If one works for all rows, return this format.
If both work, trust the dayfirst parameter (and maybe raise a warning).
If none work and error="raise"
, raise an error. If errors = "coerce"
or errors="ignore"
, one could either trust the dayfirst
parameter, or see which of dayfirst
value leads to the smallest number of non-parsed values.
Implementation
Change function _guess_datetime_format_for_array
(in pandas.core.tools.datetimes
) so that it tries both dayfirst=True
and dayfirst=False
on the first non-null example.

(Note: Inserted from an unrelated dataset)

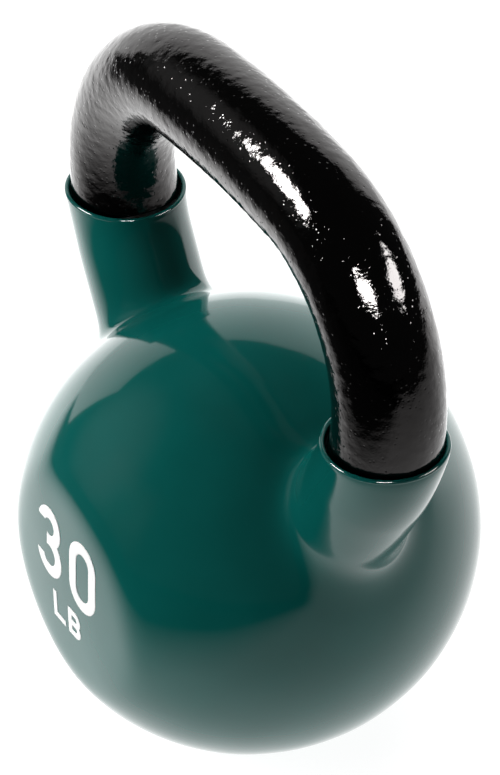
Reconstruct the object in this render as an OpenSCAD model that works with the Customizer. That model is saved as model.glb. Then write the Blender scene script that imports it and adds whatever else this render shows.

In the same function, if both options give a different format, try array_strptime
with both format on a random subset of the array (100?) with strict error, and check that one of the tries doesn't fail.
Alternative Solutions
I don't know.
Additional Context
No response
Comment From: MarcoGorelli
thanks @LeoGrin for the suggestion
yeah I think we could improve the inference, for example by trying the first n
non-null rows or taking random sample, and then taking a majority vote
would you be interested in trying this out and submitting a PR?
Comment From: LeoGrin
Thanks for the feedback! Yes I would :)
Comment From: LeoGrin
take